Después del inolvidable discurso del Rey del 3 de octubre, esta segunda intervención en la entrega de los Premios Princesa de Asturias se esperaba con menos vértigo histórico, quizá, pero con la sospecha de que era, en el fondo, más importante.
¿Mantendría el mensaje con el que produjo un cambio inmediato en los ánimos de unos españoles sobrepasados y, más tarde, poco a poco, en los acontecimientos? Hubo un cambio de tono y mayor variedad de asuntos, como exigía la feliz circunstancia de los premios. Pero el Rey sostuvo explícitamente su fidelidad inamovible a España, su dolor por Cataluña y su respeto milimétrico a la Constitución. Ignacio Martínez lo resumía así de bien: "El Rey repitió prácticamente el discurso del 3 de octubre. Ni una concesión a los separatistas catalanes". La inmensa importancia de esta insistencia radica en cinco puntos:
1) En la excepción, todos somos excepcionales. El toque está en seguir siéndolo en lo ordinario. La constancia convierte una declaración en una doctrina.
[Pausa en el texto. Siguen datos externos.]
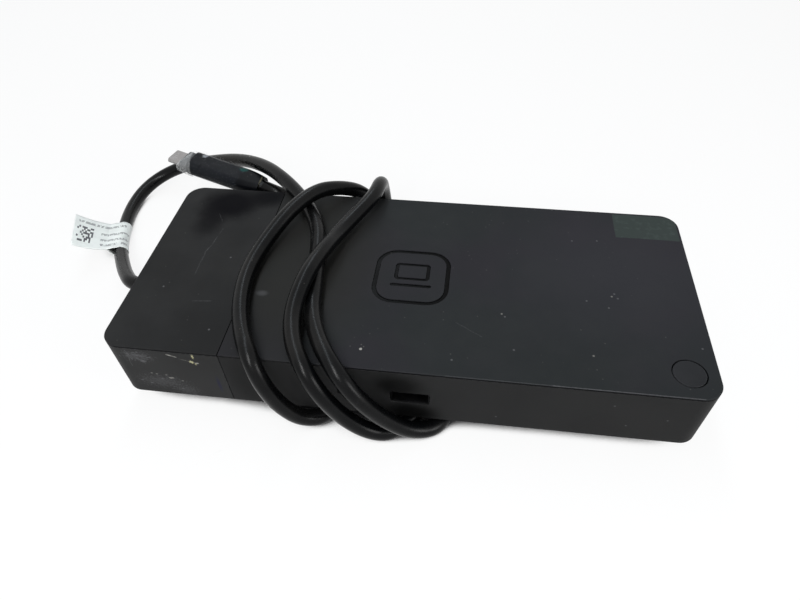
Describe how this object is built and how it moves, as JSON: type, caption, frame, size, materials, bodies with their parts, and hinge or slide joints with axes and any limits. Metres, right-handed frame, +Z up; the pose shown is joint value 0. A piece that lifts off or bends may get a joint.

2) A nadie se le escapa que el discurso del 3 de octubre recibió críticas abiertas, sí, y otras veladas, y también elogios con la boca chica. El Rey, porque lo es de todos los españoles, es ultrasensible a los gestos contrariados. No parecen, sin embargo, haberle modificado la conducta. Lo que demuestra hasta qué punto está comprometido con su mensaje.
3) El discurso en la entrega de los premios es más personal que un discurso de Estado. El de ayer despeja las pocas dudas que pudiesen quedar en algunos sobre la autoría del primer mensaje. La repetición tiene el valor de una rúbrica real. Con los representantes de la UE de testigos, además.
4) El artículo 155 y su inminente aplicación en low motion pueden tener un efecto placebo de relajación entre los españoles preocupados por el desafío cesionista. Quizá infundado, como parecen indicar las empresas catalanas que siguen marchándose. Y, en todo caso, imprudente. El 155 no justificaría que pasásemos página ni que bajásemos la guardia. La guardia real no ha bajado.
Y 5) Los nacionalistas, por la obsesión redundante que conlleva su ideología, insisten sin compasión. Muchas discusiones las ganan por el desgaste del oponente, que tiene otras cosas que hacer, que pensar, que sentir y que vivir. Sin caer en su obcecación, lo que ha hecho el Rey es necesario: recordarnos (reforzarnos) lo esencial, lo irrenunciable y lo verdadero.